El regreso de la isla británica al
continente se dio de nuevo mediante el ferry, monstruo flotante de metal y de
concreto. Nos dirigimos a Bélgica, donde paramos en la húmeda y preciosa ciudad
de Brujas, enclave chocolatero. De ese punto nos trasladamos a Ámsterdam, donde
hicimos también tres días, los últimos de nuestro viaje. En esta ciudad
neerlandesa visitamos la fría y portuaria Volendam y las casitas perfectas,
estilo Heidi, de Marken, y en el camino hacia esos puntos no pudimos no
asombrarnos ante el sistema de canales que hace tan peculiar y productiva a
esta nación atestada de bicicletas. Allí también hicimos un paseo en bote,
recorrimos una quesería, el mercado de las flores y visitamos una fábrica de
joyas que nos confirmó la fama de los nerlandeses en el trabajo del diamante.

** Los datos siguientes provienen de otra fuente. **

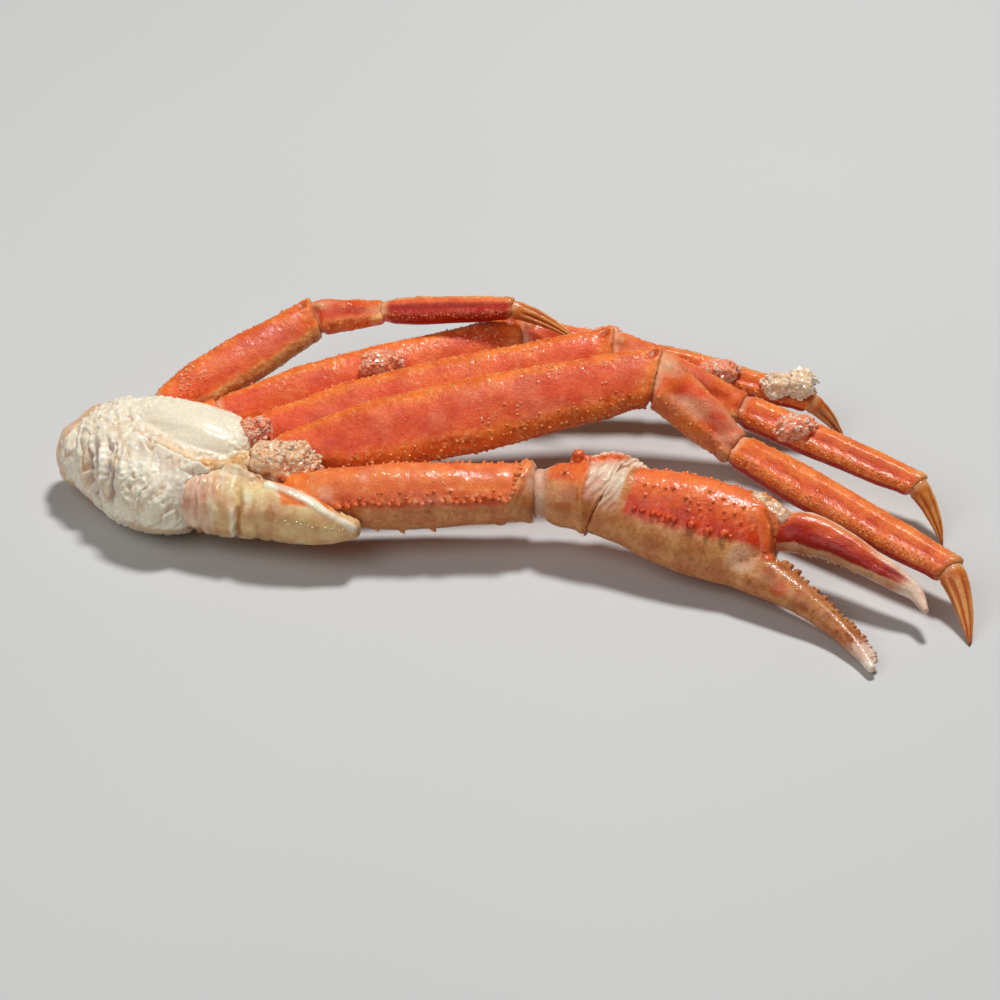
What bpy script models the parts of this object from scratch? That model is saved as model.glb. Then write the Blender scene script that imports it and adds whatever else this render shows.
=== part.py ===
"""A cooked snow crab cluster: half a body with its claw arm and four walking legs, as it lies on a table.

Each hard piece of the crab is one solid. A limb is a chain of pieces: at every joint a stub on the outer piece
sits in a cup on the inner piece, and the two rims meet on the plane that halves the bend. Places and sizes are in
millimetres from TABLE_MIDDLE: X runs from the body to the claw, Y to the back, Z up from the table.
"""

import math

import bmesh
import bpy
from mathutils import Vector, noise

MM = 0.001
TABLE_MIDDLE = Vector((1.9, -14.8, 0.0))

# Joints of the walking legs: body, hip, knee, wrist, ankle, tip.
LEG_JOINTS = {
    "leg_1": [(-86, -4, 18), (-73, -4, 20), (51, 14, 40), (77, -1, 21), (143, -57, 13), (148, -80, 0)],
    "leg_2": [(-92, 9, 16), (-80, 11, 18), (37, 32, 37), (80, 22, 21), (136, -12, 14), (144, -26, 0)],
    "leg_3": [(-104, 19, 16), (-93, 23, 18), (7, 52, 30), (52, 49, 24), (104, 37, 14), (116, 34, 0)],
    "leg_4": [(-120, 22, 16), (-113, 27, 18), (-62, 61, 32), (-39, 55, 38), (4, 51, 42), (27, 42, 34)],
}
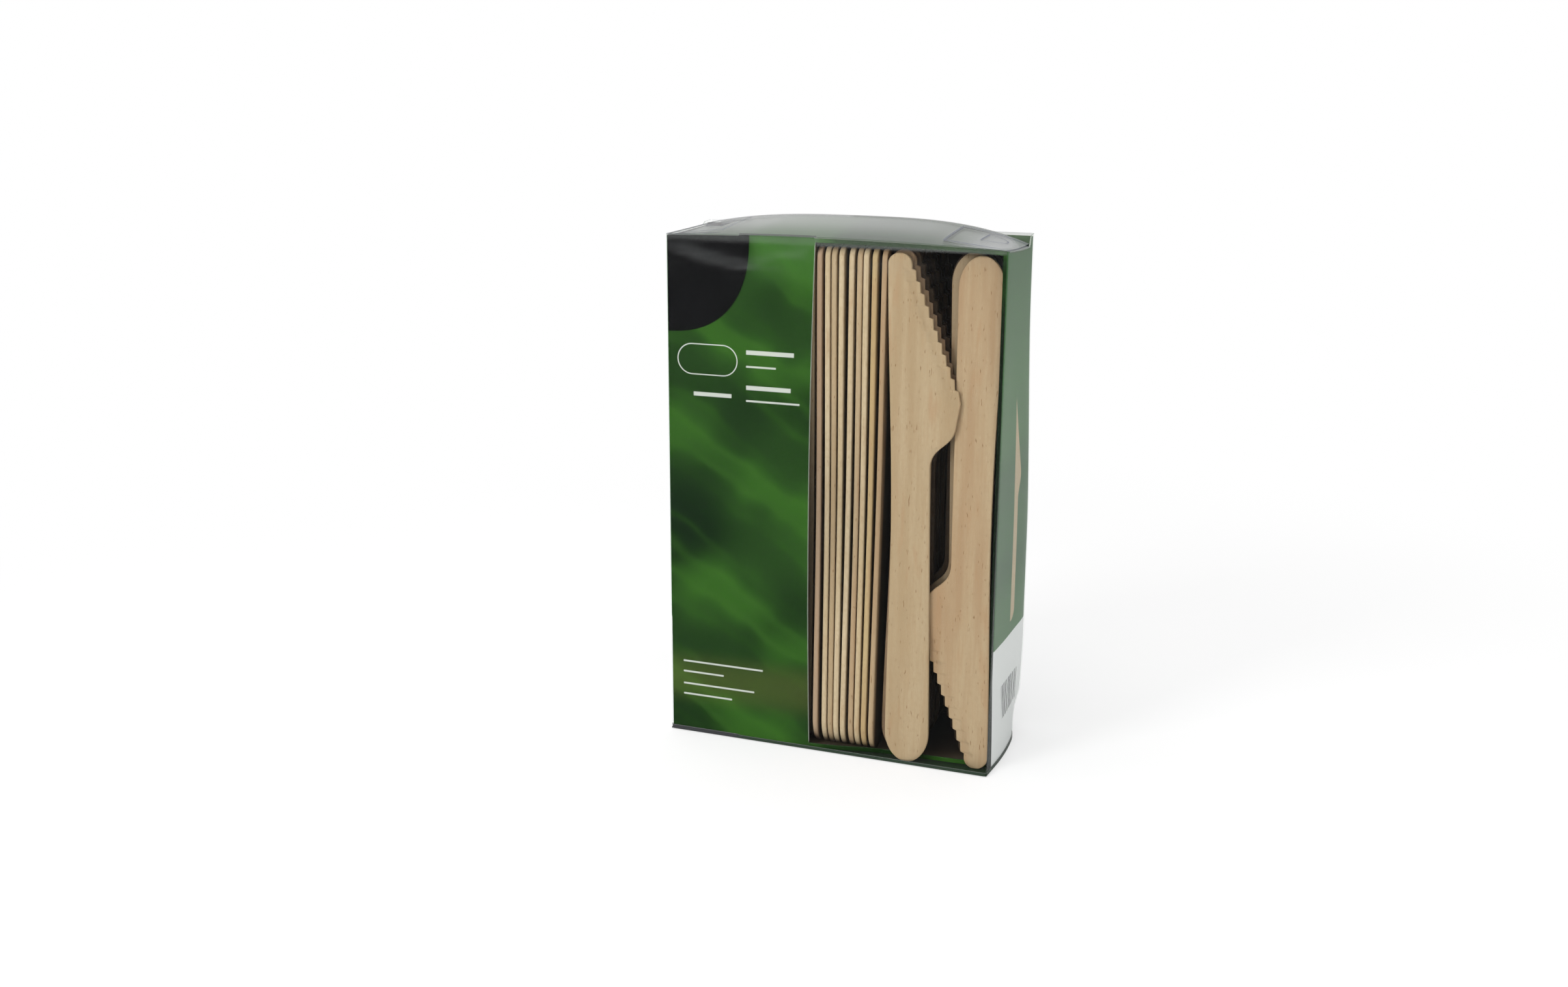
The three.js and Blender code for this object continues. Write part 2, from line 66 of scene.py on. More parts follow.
# Studio
# A white sweep, with soft lamps over the carton, left of it, in front and right of it.
# What the film mirrors is brighter behind the carton, above it and to its left.
# Sums and products of node outputs are written as plain arithmetic, here and in each material.
class Value:
    """An output in a node tree; + - * / and the methods below add Math nodes."""

    def __init__(self, tree, out):
        self.tree, self.out = tree, out

    def math(self, operation, *others):
        node = self.tree.nodes.new("ShaderNodeMath")
        node.operation = operation
        for socket, value in zip(node.inputs, (self, *others)):
            plug(value, socket)
        return Value(self.tree, node.outputs[0])

    def __add__(self, other):
        return self.math("ADD", other)

    def __sub__(self, other):
        return self.math("SUBTRACT", other)

    def __mul__(self, other):
        return self.math("MULTIPLY", other)

    def __truediv__(self, other):
        return self.math("DIVIDE", other)

    def __neg__(self):
        return self * -1.0

    def __rsub__(self, other):
        return -self + other

    __radd__, __rmul__ = __add__, __mul__

    def abs(self):
        return self.math("ABSOLUTE")

    def power(self, n):
        return self.math("POWER", n)

    def sin(self):
        return self.math("SINE")

    def larger(self, other):
        return self.math("MAXIMUM", other)

    def smaller(self, other):
        return self.math("MINIMUM", other)

    def rise(self, start, end):
        """0 before start, 1 after end, smooth between."""
        node = self.tree.nodes.new("ShaderNodeMapRange")
        node.interpolation_type = "SMOOTHSTEP"
        for socket, value in zip(node.inputs, (self, start, end)):
            plug(value, socket)
        return Value(self.tree, node.outputs[0])

    def band(self, start, end, soft):
        """1 from start to end, with soft edges."""
        return self.rise(start - soft, start + soft) * (1 - self.rise(end - soft, end + soft))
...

Debo añadir que en nuestro último día europeo saludamos a mi querida exalumna y
amiga, lagunera ella, Idoia Leal Belausteguigoitia y a su hija Ainoa, quienes
generosamente nos visitaron desde Eindhoven, donde radican.
El lunes 7 de noviembre tomamos, muy
cansados ya, pero felices, el vuelo de retorno a la Ciudad de México desde el
aeropuerto de Ámsterdam-Schiphol, y llegamos a Torreón el martes 8 en la
mañana. Así como llegué, con jet lag y todo, pasé directo a la oficina de la
universidad, y hasta ahora he podido escribir esta apretada crónica de un viaje
que Maribel y yo no podremos olvidar.
De nuevo, una disculpa si los aburrimos con nuestra alegría, pero “así fue”, como dijo el músico-poeta de Ciudad Juárez.
Nota. La foto que encabeza este post fue tomada frente al Louvre, en la puerta del edificio que habitó Tolstoi en París.